[Material provided]:
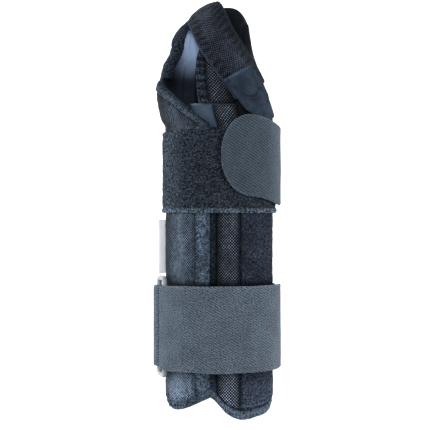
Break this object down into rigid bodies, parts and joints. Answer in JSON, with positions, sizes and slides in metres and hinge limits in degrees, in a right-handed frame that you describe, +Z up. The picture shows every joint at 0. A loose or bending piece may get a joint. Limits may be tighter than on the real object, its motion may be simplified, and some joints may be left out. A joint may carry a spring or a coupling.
{
  "type": "wrist splint",
  "caption": "Tubular wrap wrist brace with a palmar stay, a forearm strap through a ring, a wrist strap and a web strap.",
  "frame": {"origin": "middle of the underside of the splint as it lies on its palmar side", "axes": "+X to the ulnar side of a right hand, +Y to the fingers, +Z up from the palmar to the dorsal side"},
  "size_m": [0.0758, 0.2462, 0.0556],
  "materials": {
    "fine_mesh": "fine woven mesh over foam",
    "open_mesh": "open spacer mesh",
    "loop_pile": "brushed loop pile",
    "binding": "stitched edge binding",
    "lining": "brushed knit lining",
    "side_fabric": "smooth knit",
    "elastic": "woven elastic",
    "suede": "microfibre suede",
    "hook": "moulded hook tape",
    "ring_plastic": "moulded, light grey",
    "stay_metal": "satin",
    "label": "woven satin tape, blank"
  },
  "bodies": {
    "root": {"palmar_shell": "fine_mesh", "palmar_lining": "lining", "palmar_bottom_hem": "binding", "palm_rim_binding": "loop_pile", "radial_flap": "fine_mesh", "radial_lining": "lining", "radial_front_hem": "binding", "radial_bottom_hem": "binding", "thumb_hole_binding": "loop_pile", "ulnar_front_hem": "binding", "ulnar_mesh_panel": "open_mesh", "ulnar_pile_panel": "loop_pile", "ulnar_bottom_hem": "binding", "dorsal_lining": "lining", "hand_lining": "lining", "dorsal_tongue": "open_mesh", "tongue_hem": "binding", "ulnar_side_panel": "side_fabric", "forearm_strap_base": "elastic", "forearm_ring_tab": "elastic", "wrist_cuff": "loop_pile", "wrist_band": "elastic", "web_strap": "open_mesh", "web_tab_root": "suede", "stay_pocket": "lining", "care_label": "label"},
    "ring": {"forearm_ring": "ring_plastic"},
    "forearm_tail": {"forearm_strap_tail": "elastic", "forearm_hook_tab": "hook"},
    "wrist_tail": {"wrist_strap_tail": "elastic", "wrist_hook_tab": "hook"},
    "web_tab": {"web_strap_tab": "suede", "web_hook_patch": "hook"},
    "stay": {"palmar_stay": "stay_metal"}
  },
  "joints": [
    {"name": "forearm_ring_pivot", "type": "hinge", "parent": "root", "child": "ring", "pos_m": [-0.03472, -0.07024, 0.02626], "axis": [0, -1, 0], "range_deg": [0, 15]},
    {"name": "forearm_strap_peel", "type": "hinge", "parent": "ring", "child": "forearm_tail", "pos_m": [-0.03083, -0.07024, 0.03801], "axis": [0, -1, 0], "range_deg": [0, 100]},
    {"name": "wrist_strap_peel", "type": "hinge", "parent": "root", "child": "wrist_tail", "pos_m": [0.037, 0.02466, 0.02888], "axis": [0, 1, 0], "range_deg": [0, 110]},
    {"name": "web_tab_peel", "type": "hinge", "parent": "root", "child": "web_tab", "pos_m": [0.025, 0.05886, 0.04184], "axis": [0.6132, 0.5438, -0.573], "range_deg": [0, 65]},
    {"name": "stay_slide", "type": "slide", "parent": "root", "child": "stay", "axis": [0, -1, 0], "range_m": [0, 0.18]}
  ]
}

[Requirement]:
Make an exact copy of all the data.

[Answer to the task]:
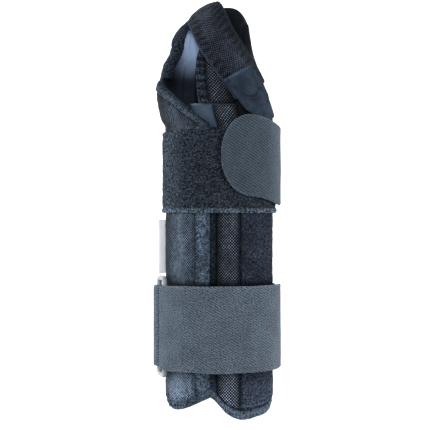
Break this object down into rigid bodies, parts and joints. Answer in JSON, with positions, sizes and slides in metres and hinge limits in degrees, in a right-handed frame that you describe, +Z up. The picture shows every joint at 0. A loose or bending piece may get a joint. Limits may be tighter than on the real object, its motion may be simplified, and some joints may be left out. A joint may carry a spring or a coupling.
{
  "type": "wrist splint",
  "caption": "Tubular wrap wrist brace with a palmar stay, a forearm strap through a ring, a wrist strap and a web strap.",
  "frame": {"origin": "middle of the underside of the splint as it lies on its palmar side", "axes": "+X to the ulnar side of a right hand, +Y to the fingers, +Z up from the palmar to the dorsal side"},
  "size_m": [0.0758, 0.2462, 0.0556],
  "materials": {
    "fine_mesh": "fine woven mesh over foam",
    "open_mesh": "open spacer mesh",
    "loop_pile": "brushed loop pile",
    "binding": "stitched edge binding",
    "lining": "brushed knit lining",
    "side_fabric": "smooth knit",
    "elastic": "woven elastic",
    "suede": "microfibre suede",
    "hook": "moulded hook tape",
    "ring_plastic": "moulded, light grey",
    "stay_metal": "satin",
    "label": "woven satin tape, blank"
  },
  "bodies": {
    "root": {"palmar_shell": "fine_mesh", "palmar_lining": "lining", "palmar_bottom_hem": "binding", "palm_rim_binding": "loop_pile", "radial_flap": "fine_mesh", "radial_lining": "lining", "radial_front_hem": "binding", "radial_bottom_hem": "binding", "thumb_hole_binding": "loop_pile", "ulnar_front_hem": "binding", "ulnar_mesh_panel": "open_mesh", "ulnar_pile_panel": "loop_pile", "ulnar_bottom_hem": "binding", "dorsal_lining": "lining", "hand_lining": "lining", "dorsal_tongue": "open_mesh", "tongue_hem": "binding", "ulnar_side_panel": "side_fabric", "forearm_strap_base": "elastic", "forearm_ring_tab": "elastic", "wrist_cuff": "loop_pile", "wrist_band": "elastic", "web_strap": "open_mesh", "web_tab_root": "suede", "stay_pocket": "lining", "care_label": "label"},
    "ring": {"forearm_ring": "ring_plastic"},
    "forearm_tail": {"forearm_strap_tail": "elastic", "forearm_hook_tab": "hook"},
    "wrist_tail": {"wrist_strap_tail": "elastic", "wrist_hook_tab": "hook"},
    "web_tab": {"web_strap_tab": "suede", "web_hook_patch": "hook"},
    "stay": {"palmar_stay": "stay_metal"}
  },
  "joints": [
    {"name": "forearm_ring_pivot", "type": "hinge", "parent": "root", "child": "ring", "pos_m": [-0.03472, -0.07024, 0.02626], "axis": [0, -1, 0], "range_deg": [0, 15]},
    {"name": "forearm_strap_peel", "type": "hinge", "parent": "ring", "child": "forearm_tail", "pos_m": [-0.03083, -0.07024, 0.03801], "axis": [0, -1, 0], "range_deg": [0, 100]},
    {"name": "wrist_strap_peel", "type": "hinge", "parent": "root", "child": "wrist_tail", "pos_m": [0.037, 0.02466, 0.02888], "axis": [0, 1, 0], "range_deg": [0, 110]},
    {"name": "web_tab_peel", "type": "hinge", "parent": "root", "child": "web_tab", "pos_m": [0.025, 0.05886, 0.04184], "axis": [0.6132, 0.5438, -0.573], "range_deg": [0, 65]},
    {"name": "stay_slide", "type": "slide", "parent": "root", "child": "stay", "axis": [0, -1, 0], "range_m": [0, 0.18]}
  ]
}